Thursday, September 8

Bra Sizing: Clear as Mud

I mentioned yesterday that I forgot to take the band measurement on the bride.  How foolish.  So I figured I would ask her bra size knowing most people don't quite have it right, but I do have her bust and upper bust and I know what she looks like.

So she says she is a 38D, but recently was measured as a 32FF (or G) but didn't believe it.  I kind of figure they are probably on to something here myself.  I looked up my handy dandy chart in The Bra Makers Manual  and the underwire for a 38D is the same as a 32G, she's just wearing a band that is too loose.  Now the bra I want to base it on (Elan 510) doesn't do a 32G so now I'm doing some quick adjustments to make the 38D cup fit to a smaller band.  This fabric is pretty stretchy for a daily wear bra so I would have done that anyhow, but now I have a concept of how much.

It's all cut out and I'm having some geometry issues putting the cups together.  I don't know why but tonight it's just not fitting together right.  It's going to look good if the pieces would just cooperate.  I thought maybe stepping away to check email might help.  Here's hoping...


  1. I don't get the bra-sizing thing at all (well, I sorta understand the theory but I wish they'd come up with a better system). Most measurements say I'm an A cup, B at best, but the underwires for A and B are way too small. Blerg. Good luck with figuring it out! :)

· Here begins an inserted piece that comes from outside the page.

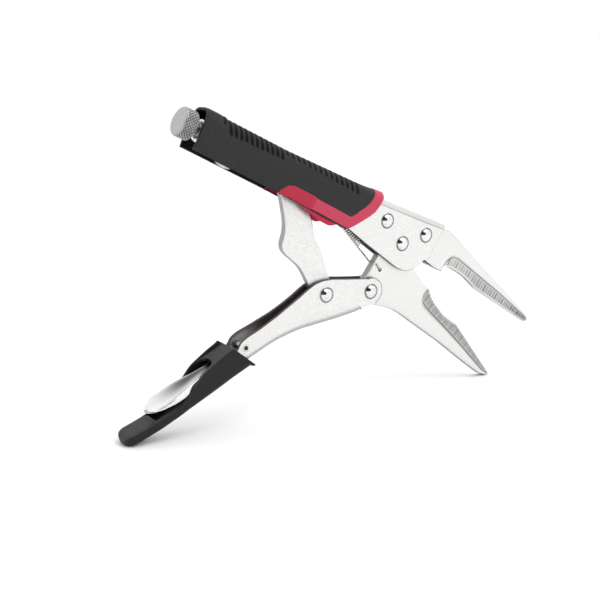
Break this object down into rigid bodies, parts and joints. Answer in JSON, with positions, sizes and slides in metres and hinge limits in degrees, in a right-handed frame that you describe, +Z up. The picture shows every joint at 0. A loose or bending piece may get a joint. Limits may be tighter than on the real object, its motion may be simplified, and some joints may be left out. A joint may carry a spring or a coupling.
{
  "type": "long-nose locking pliers",
  "caption": "Locking pliers with long toothed jaws, a toggle link between riveted steel handles, a return spring, an adjusting screw, a release lever and moulded soft grips.",
  "frame": {"origin": "middle of the footprint of the tool as it stands in its open pose, on the surface under the end of the lower grip and the tip of the moving jaw", "axes": "+X from the handles towards the jaws, +Y across the tool's thickness, away from the side that is seen, +Z up"},
  "size_m": [0.2318, 0.016, 0.143],
  "materials": {
    "satin_nickel": "satin nickel plate over a fine blasted grain",
    "rivet_steel": "polished",
    "spring_steel": "drawn wire, bright",
    "bright_nickel": "polished nickel plate",
    "zinc_plate": "matte zinc plate",
    "grey_rubber": "matte soft grip, dark grey",
    "black_rubber": "matte moulded grip, black",
    "red_rubber": "matte soft grip, crimson"
  },
  "bodies": {
    "upper_handle": {"upper_handle": "satin_nickel", "fixed_jaw": "satin_nickel", "fixed_jaw_front_rivet": "rivet_steel", "fixed_jaw_rear_rivet": "rivet_steel", "pivot_rivet": "rivet_steel", "spring_anchor_pin": "rivet_steel", "upper_grip": "grey_rubber", "grip_trim": "red_rubber", "tension_spring": "spring_steel"},
    "moving_jaw": {"moving_jaw": "satin_nickel"},
    "lower_handle": {"lower_handle": "satin_nickel", "jaw_rivet": "rivet_steel", "link_rivet": "rivet_steel", "lower_grip": "black_rubber", "lever_pin": "rivet_steel"},
    "toggle_link": {"toggle_link": "satin_nickel"},
    "release_lever": {"release_lever": "bright_nickel"},
    "adjusting_screw": {"adjusting_screw": "zinc_plate"},
    "screw_knob": {"screw_knob": "zinc_plate"}
  },
  "joints": [
    {"name": "jaw_hinge", "type": "hinge", "parent": "upper_handle", "child": "moving_jaw", "pos_m": [0.03051, 0, 0.07541], "axis": [0, -1, 0], "range_deg": [0, 19.2], "stiffness_Nm_per_rad": 0.6, "springref_deg": -20.05, "deforming": ["tension_spring"]},
    {"name": "handle_hinge", "type": "hinge", "parent": "moving_jaw", "child": "lower_handle", "pos_m": [0.01301, 0, 0.054], "axis": [0, -1, 0], "range_deg": [-40.8, 0]},
    {"name": "link_hinge", "type": "hinge", "parent": "lower_handle", "child": "toggle_link", "pos_m": [-0.01212, 0, 0.05524], "axis": [0, -1, 0], "range_deg": [0, 31.8]},
    {"name": "lever_hinge", "type": "hinge", "parent": "lower_handle", "child": "release_lever", "pos_m": [-0.05557, 0, 0.03644], "axis": [0, 1, 0], "range_deg": [0, 4]},
    {"name": "screw_travel", "type": "slide", "parent": "upper_handle", "child": "adjusting_screw", "axis": [-0.9003, 0, 0.4352], "range_m": [0, 0.00765]},
    {"name": "screw_turn", "type": "hinge", "parent": "adjusting_screw", "child": "screw_knob", "pos_m": [-0.08503, 0, 0.13737], "axis": [-0.9003, 0, 0.4352], "range_deg": [0, 2160]}
  ],
  "couplings": [
    {"joint": "handle_hinge", "follows": "jaw_hinge", "ratio": -2.11},
    {"joint": "link_hinge", "follows": "jaw_hinge", "ratio": 1.64},
    {"joint": "screw_travel", "follows": "screw_turn", "m_per_rad": 0.00020213}
  ]
}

  2. It is a bit bizarre, isn't it? I think hearing she was an FF cup really had her in disbelief thinking that's just huge. And not that it isn't busty, but it's all relative. Hearing from me that it's the same underwire seemed almost calming to her. Have you ever tried making a bra?

  3. I haven't tried yet... mostly because I'm small enough it's easier to just go without. Which isn't saying I never will, mind you... :). It does tempt me intermittently. The delicacy and precision puts me off, though ;)

  4. Precision is truly the word. Seam allowances make a huge difference. The other challenge is using a consistent fabric for muslins. Like your comments about knits varying in stretch and behaviour, it's worse when working on something so fitted. I've given up with muslins out of anything but the final fabric because it's just not the same.